-- start --

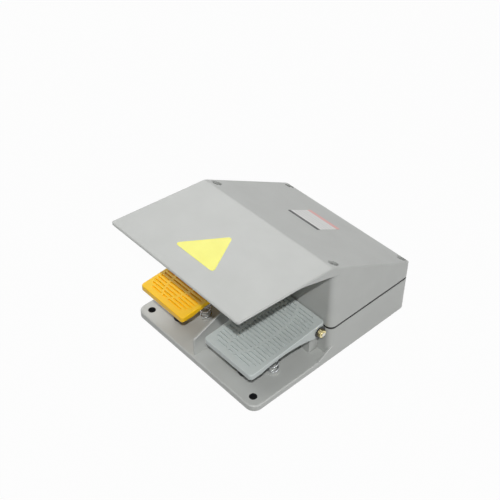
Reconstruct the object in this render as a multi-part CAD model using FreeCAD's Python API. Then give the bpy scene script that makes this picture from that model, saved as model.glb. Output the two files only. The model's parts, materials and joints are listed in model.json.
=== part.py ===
"""Guarded twin-pedal foot switch in a die-cast housing, in millimetres.

Origin at the middle of the underside, +X to the right, +Y to the rear, +Z up.
"""
import FreeCAD, Part
import math
import os

V = FreeCAD.Vector
X, Y, Z = V(1, 0, 0), V(0, 1, 0), V(0, 0, 1)

# Fits
slide_gap = 0.05        # radial clearance of a pin, screw or rod in its hole
rest_gap = 0.3          # between pieces that only come to rest on each other
over = 1.0              # a cutter runs this far past the face that it cuts

# Base casting: mounting plate and lower housing
base_width = 200.0
base_depth = 240.0
plate_height = 7.5
plate_corner = 11.0
plate_rounding = 1.8
housing_depth = 128.5   # the rear box, measured from the rear face
housing_corner = 8.0
housing_wall = 4.0
floor_height = 5.0
seam_height = 47.5      # middle of the seal between lower housing and cover
seal_thickness = 3.2
seal_inset = 0.4
hole_radius = 4.5       # two mounting holes
hole_from_side = 13.5
hole_from_front = 12.0

# Divider between the pedals and small gussets at the outer walls
divider_thickness = 2.6
divider_front = 3.5     # set back from the front edge of the plate
divider_nose_height = 31.3
divider_nose_rounding = 2.0
divider_rise = 21.5     # degrees
gusset_thickness = 2.8
gusset_reach = 15.5     # in front of the wall
gusset_rise = 30.0      # degrees
wall_edge = 0.7         # rounding along the upper edges of divider and gussets

# Cover with guard
cover_wall = 3.5
ridge_from_wall = 3.5   # the ridge stands in front of the housing's front wall
ridge_height = 139.8
ridge_rounding = 14.0
rear_height = 68.0
rear_rounding = 6.0
side_rounding = 1.4     # along the side edges of roof and guard
guard_reach = 20.0      # past the front edge of the plate
guard_front_height = 149.0
guard_thickness = 3.0
guard_corner = 5.0
guard_root_reach = 48.0  # the root thickens over this length
guard_root_depth = 13.5
guard_root_rounding = 60.0
guard_wall_rounding = 5.0

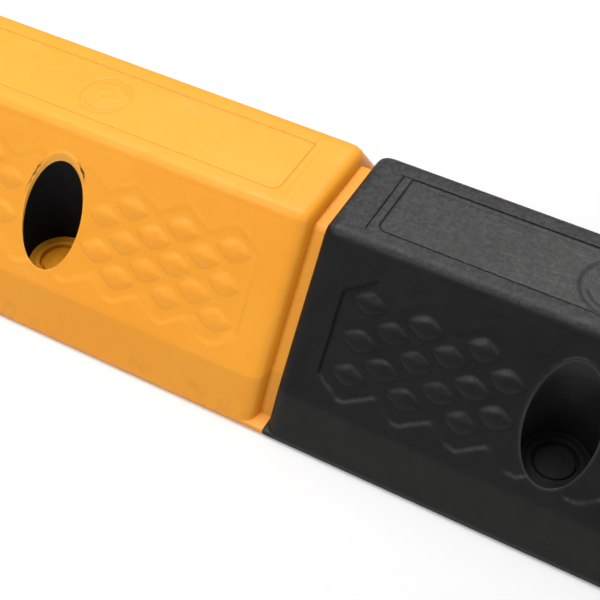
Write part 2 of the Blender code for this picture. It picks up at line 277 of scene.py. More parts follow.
def top_relief(x, y, tone, emblem_r, crisp):
    """Height of the sunk panel and its generic mark, in mm, with marks for painted sheen and wear and for
    painted shade in its lines.
    """
    u = np.abs(x)
    wander = 0.06 * np.sin(x * 0.9 + tone) + 0.03 * np.sin(x * 2.3 + y)
    to_end = PANEL_END - u + wander
    to_side = np.minimum(PANEL_BACK - y, y + PANEL_FRONT) + wander
    # the floor starts 4 mm inside the end line, with round corners at the front only
    beyond = np.hypot(np.clip(u - CORNER_U, 0, None), np.clip(-CORNER_Y - y, 0, None))
    ramp = smooth(to_end / 0.5) * 0.35 + 0.65 * smooth((4.4 - beyond) / 0.8)
    ramp *= smooth((to_side + 0.1) / 0.4)
    height = -0.55 * ramp
    # distances to the panel's lines
    front = np.where(u > CORNER_U, np.abs(CORNER_R - beyond + wander), np.abs(y + PANEL_FRONT + wander))
    front += NO_LINE * (y > PANEL_BACK)
    back = np.abs(PANEL_BACK - y + wander) + NO_LINE * (u > 102.5)
    end = np.abs(to_end) + NO_LINE * (np.abs(y + 1.1) > 17.9)
    inner_part = np.where(u > 95.0, 1.58 - 0.88 * crisp, 1.30 + 0.30 * (crisp == 1.0))
    outer_part = 0.10 + 0.80 * (crisp == 1.0)
    line = inner_part * np.exp(-(front / 0.40) ** 2) + outer_part * np.exp(-(end / 0.26) ** 2)
    line = np.maximum(line, (1.3 * crisp - 0.50) * np.exp(-(back / 0.27) ** 2))
    inner_back = np.abs(INNER_BACK_LINE - y + wander) + NO_LINE * (u > 94.0)
    line = np.maximum(line, (1.25 * crisp - 0.75) * np.exp(-(inner_back / 0.30) ** 2))
    height -= (0.62 * crisp - 0.22) * np.clip(line, 0, 1)
    # painted shade in the panel's lines
    painted_crevice_shade = line
    # painted sheen on the panel floor, strongest near the middle of the black module
    wear_and_painted_light = (0.15 + 0.5 * (crisp == 1.0) * (0.25 + 1.1 * np.exp(-(u / 48.0) ** 2))) * ramp
    # generic mark: a ring, with a rhombus and two arcs in it
    r = np.hypot(x, y)
    ring = np.exp(-((r - emblem_r) / 0.75) ** 2)
    rhomb = np.abs(x) / (0.62 * emblem_r) + np.abs(y) / (0.40 * emblem_r)
    mark = smooth((1.05 - rhomb) / 0.16) - smooth((0.60 - rhomb) / 0.16)
    arc_in = np.exp(-((r - 0.80 * emblem_r) / 0.6) ** 2) * smooth((np.abs(y) - 0.34 * emblem_r) / 1.0)
    depth = 0.45 * smooth((emblem_r - 8.0) / 7.0)
    height -= depth * np.maximum(ring, arc_in)
    height += 0.7 * depth * mark
    # painted shade in the mark's ring and arcs
    painted_crevice_shade = np.maximum(painted_crevice_shade, 1.6 * depth * np.maximum(ring, arc_in))
    height += 0.07 * np.sin(x * 0.083 + 2 * tone) * np.cos(y * 0.12)
    return height, painted_crevice_shade, wear_and_painted_light


# ---------------------------------------------------------------- the module's shell

class Shell:
    """Collects vertices and faces of a module; finish_shell() turns them into one closed mesh."""

    def __init__(self, tone, emblem_r, crisp):
        self.points = []
        self.faces = []
        self.marks = []
        self.tone = tone
        self.emblem_r = emblem_r
        self.crisp = crisp
        self.torn = 1.0 if crisp < 1 else 0.35

    def add(self, coordinates, marks=None):
        start = len(self.points)
        self.points.extend(np.asarray(coordinates).tolist())
        blank = [[0.0, 0.0]] * len(coordinates)
        self.marks.extend(blank if marks is None else np.asarray(marks).tolist())
        return list(range(start, start + len(coordinates)))

    def strip(self, a, b, closed=False):
        last = len(a) if closed else len(a) - 1
        for i in range(last):
            j = (i + 1) % len(a)
            self.faces.append((a[i], a[j], b[j], b[i]))

    def displaced(self, points, kinds, downs):
        """Moves points of the outer skin by the relief; kinds is 1 on a slope, 2 on the top."""
        points = points.copy()
        marks = np.zeros((len(points), 2))
        x, y = points[:, 0] / MM, points[:, 1] / MM
        side = np.sign(points[:, 1])
        fade = smooth((HALF_BODY / MM - END_RADIUS / MM - np.abs(x)) / 3.0)
        on_slope = kinds == 1
        h, c, w = slope_relief(x[on_slope], downs[on_slope] / MM, self.tone + side[on_slope], self.crisp)
        f = fade[on_slope] * smooth((downs[on_slope] / MM - 2.0) / 3.0) * smooth(
            (SLOPE_LENGTH / MM + 2.0 - downs[on_slope] / MM) / 3.0)
        points[on_slope, 1] += side[on_slope] * math.sin(SLOPE) * h * f * MM
        points[on_slope, 2] += math.cos(SLOPE) * h * f * MM
        marks[on_slope, 0] = c * f
        marks[on_slope, 1] = w * f
        on_top = kinds == 2
        h, c, w = top_relief(x[on_top], y[on_top], self.tone, self.emblem_r, self.crisp)
        points[on_top, 2] += h * fade[on_top] * MM
        marks[on_top, 0] = c * fade[on_top]
        marks[on_top, 1] = w * fade[on_top]
        return points, marks


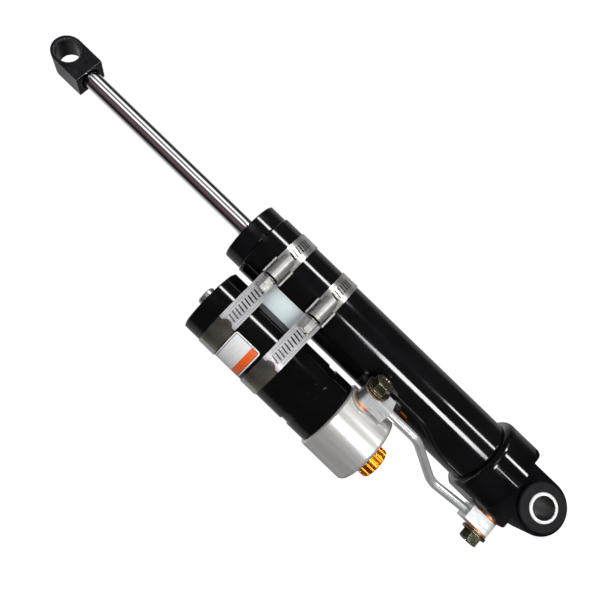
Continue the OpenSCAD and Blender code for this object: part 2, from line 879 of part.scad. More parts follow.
// Worm screw with its head towards the reservoir
module clamp_screw() {
    worm_length = housing_length - housing_corner - free_gap;
    slot_depth = 2;
    on_run() translate([housing_end - free_gap, -screw_axis, 0]) rotate([0, -90, 0])
        rotate([0, 0, screw_turn]) difference() {
            union() {
                rod_piece(worm_r, -worm_length, cut);
                rod_piece(screw_flange_r, 0, screw_flange);
                hex_head(clamp_screw_af, screw_flange - weld, clamp_screw_head);
            }
            translate([-clamp_screw_af, -slot_width / 2, clamp_screw_head - slot_depth])
                cube([2 * clamp_screw_af, slot_width, slot_depth + cut]);
        }
}

module upper_clamp_band() {
    color(steel) translate([0, 0, upper_clamp_z]) clamp_band();
}

module upper_clamp_housing() {
    color(steel) translate([0, 0, upper_clamp_z]) clamp_housing();
}

module upper_clamp_screw() {
    color(steel) translate([0, 0, upper_clamp_z]) clamp_screw();
}

module lower_clamp_band() {
    color(steel) translate([0, 0, lower_clamp_z]) clamp_band();
}

module lower_clamp_housing() {
    color(steel) translate([0, 0, lower_clamp_z]) clamp_housing();
}

module lower_clamp_screw() {
    color(steel) translate([0, 0, lower_clamp_z]) clamp_screw();
}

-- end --

▶ [What is required]: Repeat the lines from the one containing "Continue the OpenSCAD" through the end of the listing, exactly and without any other lines; both ends are included.

▶ [Response to the exercise]:
Continue the OpenSCAD and Blender code for this object: part 2, from line 879 of part.scad. More parts follow.
// Worm screw with its head towards the reservoir
module clamp_screw() {
    worm_length = housing_length - housing_corner - free_gap;
    slot_depth = 2;
    on_run() translate([housing_end - free_gap, -screw_axis, 0]) rotate([0, -90, 0])
        rotate([0, 0, screw_turn]) difference() {
            union() {
                rod_piece(worm_r, -worm_length, cut);
                rod_piece(screw_flange_r, 0, screw_flange);
                hex_head(clamp_screw_af, screw_flange - weld, clamp_screw_head);
            }
            translate([-clamp_screw_af, -slot_width / 2, clamp_screw_head - slot_depth])
                cube([2 * clamp_screw_af, slot_width, slot_depth + cut]);
        }
}

module upper_clamp_band() {
    color(steel) translate([0, 0, upper_clamp_z]) clamp_band();
}

module upper_clamp_housing() {
    color(steel) translate([0, 0, upper_clamp_z]) clamp_housing();
}

module upper_clamp_screw() {
    color(steel) translate([0, 0, upper_clamp_z]) clamp_screw();
}

module lower_clamp_band() {
    color(steel) translate([0, 0, lower_clamp_z]) clamp_band();
}

module lower_clamp_housing() {
    color(steel) translate([0, 0, lower_clamp_z]) clamp_housing();
}

module lower_clamp_screw() {
    color(steel) translate([0, 0, lower_clamp_z]) clamp_screw();
}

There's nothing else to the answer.